# Macey



## Hinneymac (Dec 2, 2010)

Here are some photo's of our lovely Cockapoo Macey.


----------



## kendal (Jul 16, 2009)

aww how old is she


----------



## AndreaS (Oct 21, 2010)

Cutie! She looks a lot like my Ruby!!!


----------



## wilfiboy (Sep 18, 2010)

lovely girl x


----------



## Hinneymac (Dec 2, 2010)

She is 18 months old now we are so happy with her,she is an Anzil bread dog and is fun to be around and loves everyone she meets.


----------



## parapluie (Dec 22, 2010)

so cute


----------



## wilfiboy (Sep 18, 2010)

Are they from Liverpool ... did you have to travel far to get her x


----------



## Jesarie (Sep 9, 2010)

She is adorable. Cockapoos are the best dogs ever I swear. I had large dogs my whole life then got a Cockapoo and I could not have made a better choice. They are such a pure joy.


----------



## Dylansmum (Oct 29, 2010)

I agree Jess. I don't know what it is, but I've also owned several different breeds of all sizes, from a cavalier king charles to an irish wolfhound, but I've never loved a dog this much.
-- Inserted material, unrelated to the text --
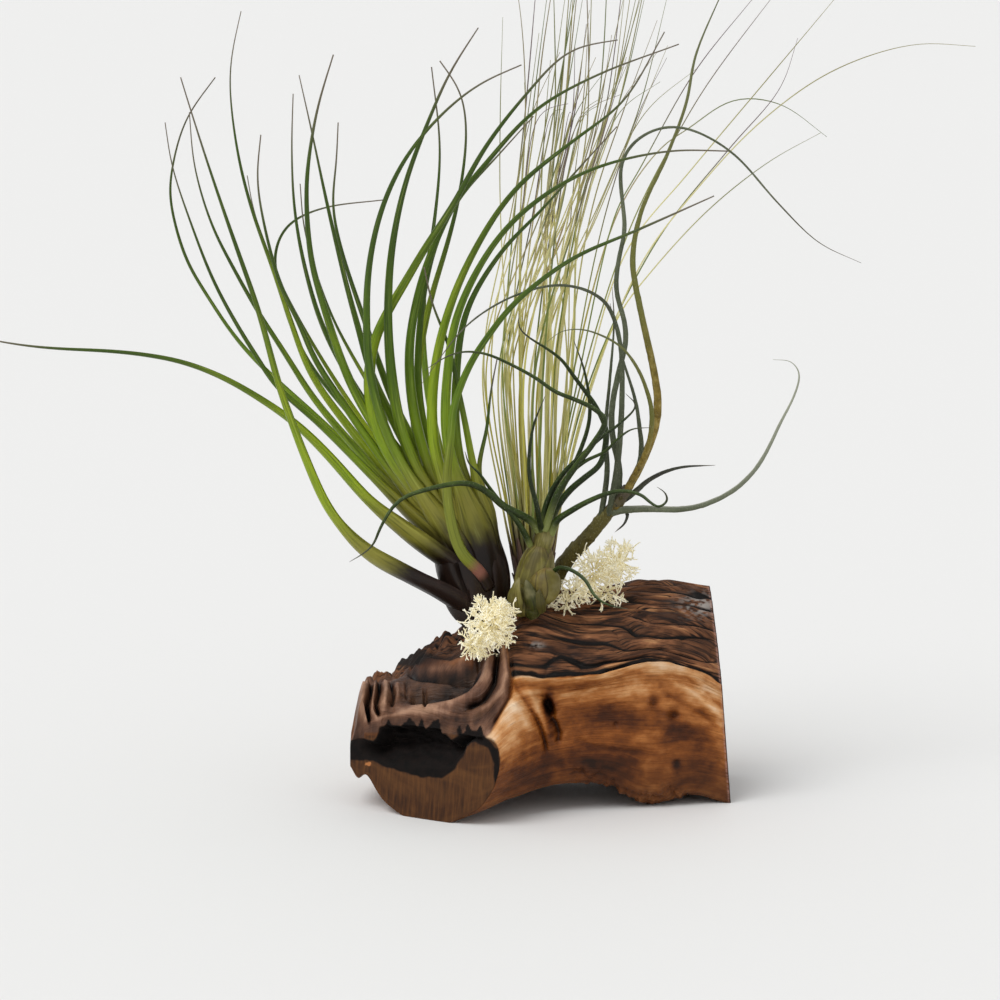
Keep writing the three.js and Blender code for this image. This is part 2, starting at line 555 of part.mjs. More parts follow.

They are so special.


----------



## Hinneymac (Dec 2, 2010)

Yes they are and we love her to bits,she is from Liverpool yes from the breaders called Anzil this is there website:www.anzilcockapoo.com she is a lovely dog and full of life we also have had a few dogs ourselves and would not change her for anything else,hope to put some more recent pics on soon,hope you all had a Happy New Year.


----------



## alfiedoo (Sep 6, 2010)

hi

i've just come across your lovely photos of Macey! Thought I recognised her! We have a puppy from Anzil too. He's called Alfie and he's 7 months now. His photo is on the home page of the website and in testamonials. Alfie's mum is Amber and dad is Smudge! How lucky are we to have found such a fab breeder?


----------



## cockerapoomum (Feb 20, 2011)

Hi
Just been lookin at your dog he is lovely. i notice that you purchased him from Anzil breeder. I have just reserved a little girl F1 american cockapoo from them. She will be picked up on the 31st march. They seem to be a very good caring breeder, and have been very helpfull.

janex


----------



## alfiedoo (Sep 6, 2010)

cockerapoomum said:


> Hi
> Just been lookin at your dog he is lovely. i notice that you purchased him from Anzil breeder. I have just reserved a little girl F1 american cockapoo from them. She will be picked up on the 31st march. They seem to be a very good caring breeder, and have been very helpfull.
> 
> janex



Hi Jane
Yes I left you a message on another thread. We couldn't fault Anzil you have made a great choice of breeders. Alfie is 7 months now and a fabulous dog. Cant wait to see photos of your pup bet you cant wait for end of March!!! Keep us posted  x


----------



## janlaw (Feb 7, 2011)

She is cute!


----------



## cockerapoomum (Feb 20, 2011)

Hi
Thanks for reply. Yes gettin excited now countin down the days. started to stock up on equipment - cage toys etc. little scared bin 14 years since had a pup. gone daft buyin dvds etc on training. bought large crate for daytime and a soft crate for first few nights. also use this one for travel. notice you come from newcastle. We have a holiday home in Bamburgh and have a lot of friends in newcastle.

Jane x


----------



## alfiedoo (Sep 6, 2010)

Hi Jane 

We were the same virtually buying one of everything in the pet shop and my bedtime reading for months before was dog training books lol. We waited nearly a year for Alfie from deciding to get a puppy & due to holiday committments and it felt like a life time. Worth the wait though!!  x


----------